With the start of both meteorological and astronomical summer over the last couple of weeks, I’m focused on the hot, humid weather that’s coming and the impact it will have on our gardens and landscapes.

Among the best performing plants for this weather are peppers.

Ornamental peppers begin setting fruit as the temperature start to rise, and they keep producing through the fall. It seems like ornamental peppers are continually in flower, which means it’s very common to have multitudes of peppers in various stages of coloration on the same plant.

This week, I want to discuss the NuMex peppers that produce colorful ornamental — and by the way, edible — fruit. These peppers were bred by my friends at the Chile Pepper Institute located at New Mexico State University.

NuMex April Fools’ Day displays fruit pointing upwards in a tangle of long pods that resemble a joker’s hat. The colors start purple and mature to a bright orangey-red.

NuMex Chinese New Year produces numerous clusters of colorful green, orange and red chile peppers on a compact and rounded growth. The fruit grow upright and are tapered, reaching up to 2 inches long.

NuMex Easter was a 2014 All-America Selections winner. This compact selection displays small clusters of grouped fruit on top of the plant. Colors range from lavender to light yellow, and when fully mature, they turn a light orange. These colors resemble the pastels of Easter eggs.

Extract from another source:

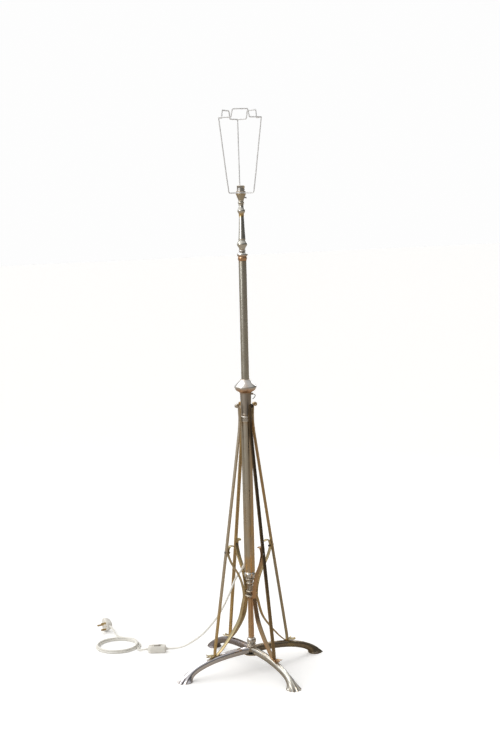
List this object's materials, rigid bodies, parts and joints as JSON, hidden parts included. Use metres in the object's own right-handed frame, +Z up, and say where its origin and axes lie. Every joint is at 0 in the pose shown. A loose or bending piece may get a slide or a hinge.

An older selection that I’ve been growing since the mid-1990s is the stunning NuMex Twilight. The 3-foot-tall plants become covered with literally hundreds of 1-inch peppers. As they mature, their colors range from purple to orange, yellow and red. It’s like having a rainbow of fire in the landscape.

One thing to remember when growing ornamental peppers is that, while these peppers are hot visually, they are also suitable for being used as a fiery ingredient in recipes.

Ornamental peppers prefer to grow in consistently moist soil, but don’t be overly generous with the water. The plants don’t tolerate waterlogged soil.

I like growing these landscape standouts in containers or raised beds. Fertilize with a good, slow-release fertilizer early in the season. Some gardeners stop fertilizing once fruit starts to set, but I like to feed with water-soluble fertilizer through the fall to maintain the soil nutrition at optimum levels.

For the adventurous gardener, I don’t think it’s too late to start these plants from seed for a later fall display. For everyone else, I’ve still seen transplants at the local garden centers.

Regardless of the variety of ornamental peppers you select, you won’t be disappointed growing ornamental peppers in your garden and landscape.